There is a gentle humour throughout the story, especially in the school scenes featuring Sister Leonisa’s rather unique teaching methods. Paula weaves traditional Zambian folklore into her tale, and there’s a whiff of magic in the air.

I was a little concerned that Paula might be breaking one of the golden rules of writing for children: get the grownups out of the way and let the kids solve the problem on their own. But what I found was that because I learned something of Ifwafwa’s childhood, his joys, sorrows, and fears, he seemed more vulnerable and childlike and not the all-powerful adult. And while Bul-Boo has asked for help, the children are actively trying to fix things themselves. The resolution is not what I expected, and it works wonderfully. So the golden rule may have bent a little, but it is still intact.
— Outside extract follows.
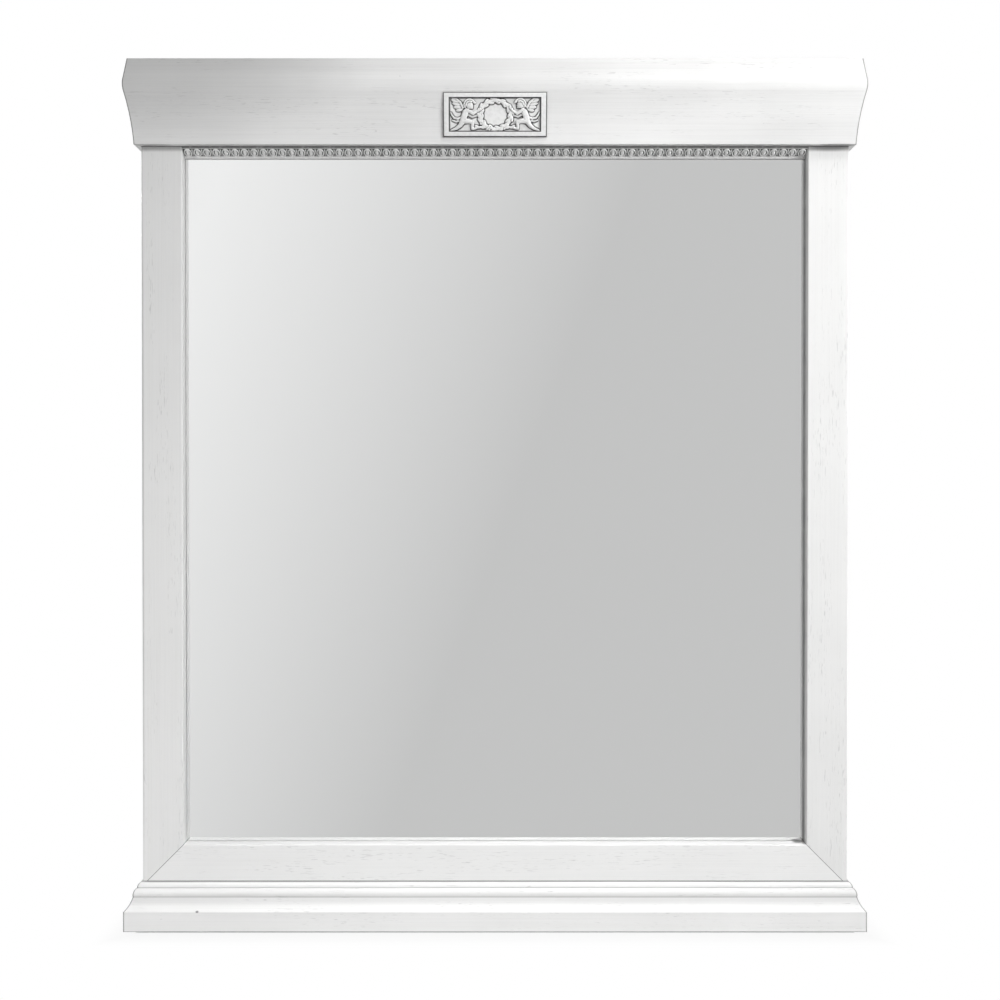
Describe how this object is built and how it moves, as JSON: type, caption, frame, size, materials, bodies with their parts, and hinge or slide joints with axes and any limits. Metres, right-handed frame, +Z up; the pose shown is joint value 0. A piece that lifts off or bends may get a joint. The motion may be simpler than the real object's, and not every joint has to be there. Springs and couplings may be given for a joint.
{
  "type": "framed mirror",
  "caption": "Framed mirror with a coved crown, a carved strip, a relief plaque and a moulded plinth; turn buttons hold the backing, and keyhole plates hang it.",
  "frame": {"origin": "middle of the rectangle that the mirror covers on the floor or dresser top, at the plinth's underside", "axes": "+X to the viewer's right, +Y towards the wall, +Z up; the mirror faces -Y"},
  "size_m": [0.9952, 0.0546, 1.1675],
  "materials": {
    "white_wood": "open-grain hardwood under white pigmented lacquer, grey left in the pores, satin",
    "carved_plaque": "white lacquer with dark patina wiped into the carving, satin",
    "bare_wood": "bare planed beech",
    "silvered_glass": "silvered float glass",
    "grey_card": "plain grey card",
    "backing_board": "fine fibre board, sanded",
    "block_rubber": "matt",
    "bumper_rubber": "matt",
    "hanger_steel": "zinc plated",
    "screw_steel": "zinc plated",
    "button_steel": "zinc plated"
  },
  "bodies": {
    "mirror_frame": {"left_stile": "white_wood", "right_stile": "white_wood", "bottom_rail": "white_wood", "top_rail": "white_wood", "crown_moulding": "white_wood", "crown_left_return": "white_wood", "crown_right_return": "white_wood", "egg_and_dart_strip": "white_wood", "plinth_board": "white_wood", "plinth_moulding": "white_wood", "plinth_left_return": "white_wood", "plinth_right_return": "white_wood", "relief_plaque": "carved_plaque", "mitre_dowels": "bare_wood", "rail_dowels": "bare_wood", "mirror_glass": "silvered_glass", "cushion_sheet": "grey_card", "backing_panel": "backing_board", "glass_setting_blocks": "block_rubber", "wall_bumpers": "bumper_rubber", "keyhole_hanger_left": "hanger_steel", "keyhole_hanger_right": "hanger_steel", "hanger_screws": "screw_steel", "crown_screws": "screw_steel", "plinth_screws": "screw_steel", "turn_button_screws": "screw_steel"},
    "button_left_low": {"turn_button_left_low": "button_steel"},
    "button_left_high": {"turn_button_left_high": "button_steel"},
    "button_right_low": {"turn_button_right_low": "button_steel"},
    "button_right_high": {"turn_button_right_high": "button_steel"},
    "button_bottom_left": {"turn_button_bottom_left": "button_steel"},
    "button_bottom_right": {"turn_button_bottom_right": "button_steel"},
    "button_top_left": {"turn_button_top_left": "button_steel"},
    "button_top_right": {"turn_button_top_right": "button_steel"}
  },
  "joints": [
    {"name": "left_low_turn", "type": "hinge", "parent": "mirror_frame", "child": "button_left_low", "pos_m": [-0.444, 0.02225, 0.34373], "axis": [0, 1, 0], "continuous": true},
    {"name": "left_high_turn", "type": "hinge", "parent": "mirror_frame", "child": "button_left_high", "pos_m": [-0.444, 0.02225, 0.80937], "axis": [0, 1, 0], "continuous": true},
    {"name": "right_low_turn", "type": "hinge", "parent": "mirror_frame", "child": "button_right_low", "pos_m": [0.444, 0.02225, 0.34373], "axis": [0, 1, 0], "continuous": true},
    {"name": "right_high_turn", "type": "hinge", "parent": "mirror_frame", "child": "button_right_high", "pos_m": [0.444, 0.02225, 0.80937], "axis": [0, 1, 0], "continuous": true},
    {"name": "bottom_left_turn", "type": "hinge", "parent": "mirror_frame", "child": "button_bottom_left", "pos_m": [-0.1688, 0.02225, 0.0889], "axis": [0, 1, 0], "continuous": true},
    {"name": "bottom_right_turn", "type": "hinge", "parent": "mirror_frame", "child": "button_bottom_right", "pos_m": [0.1688, 0.02225, 0.0889], "axis": [0, 1, 0], "continuous": true},
    {"name": "top_left_turn", "type": "hinge", "parent": "mirror_frame", "child": "button_top_left", "pos_m": [-0.1688, 0.02225, 1.0669], "axis": [0, 1, 0], "continuous": true},
    {"name": "top_right_turn", "type": "hinge", "parent": "mirror_frame", "child": "button_top_right", "pos_m": [0.1688, 0.02225, 1.0669], "axis": [0, 1, 0], "continuous": true}
  ]
}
Paula has a second book being published by Walker and is writing a follow-up to The Butterfly Heart, and I am looking forward to both!

Monday, July 11, 2011

My Africa

This was supposed to be a review of Paula Leyden’s book, The Butterfly Heart, but in doing the research for it, I realized I needed to write about my own tentative connection to Africa first.
I read a ton of books as a kid, but I could not tell you a single title of an African-set story now, other than the Tarzan of the Apes adventures. I was rather fond of Cheetah, but I don’t think I fell in love with the idea of Africa until later.
When I was a bit older, I read The Flame Trees of Thika: Memories of an African Childhood by Elspeth Huxley. My brother would argue that my “obsession with Hayley Mills”, as he calls it, is what got me interested in the TV series, which led me to the book.
By the time I was a teen and then a young adult, I loved the romance of colonial Europeans living in mysterious, wild Africa – young Elspeth made friends with local Kikuyus, Karen Blixen ran a farm, Beryl Markham flew her bi-plane into the bush to rescue stranded men, and life seemed one great adventure.
My impression of Africa was woefully out of date and unrealistic, to say the least.
So then I listened to the radio, read the news online, and had discussions with people about all the bad stuff going on. I read The Constant Gardener and watched the film. I read countless other books and watched movies and TV shows set in various contemporary African countries, some dark and doomed, some lighter.
To tell you the truth, I’m a bit scared of the “real” Africa, the one with poisonous snakes, dangerous men, genital mutilation of women, warlords and despots, pirates, drought, starvation, and HIV/AIDS. There is no adventure to be found here, no romance, no joy.
You’ll probably kill me for admitting that I like Alexander McCall Smith’s series, The No. 1 Ladies’ Detective Agency. I was at a writing event a number of years ago, which featured African authors writing about life in each of their countries, and the very serious author of something very heavy and depressing BUT LITERARY (apparently) sneered at my chirpy admission.
I am well aware that McCall Smith’s books are not a realistic portrayal of Botswana, and they are being written by a white guy from Scotland. But, while they are lightweight and ultimately upbeat mysteries, they  also feature African women with heart, character, and humour.
McCall Smith on his website says: “I thought…that it was a great pity that there are so many negative books and articles about Africa. I wanted to show readers in the rest of the world that there are many great and remarkable people living in southern Africa – people who lead good lives, with honour and integrity…This is not to say that there are not many problems in that part of the world – there are. But the problems are only one side of the story – there is another, more positive side.”
I think that’s what I’m looking for, that other positive Africa, that shows real people living real lives and dealing with real issues, but written as a celebration, that embraces the joy of life. That’s why I read Paula Leyden’s book, The Butterfly Heart, which is set in Zambia. I’ll review it in a follow-up blog.
Eventually, I will travel to Africa and experience it for myself. For now, I rely on the authors of good books to gently enlighten me.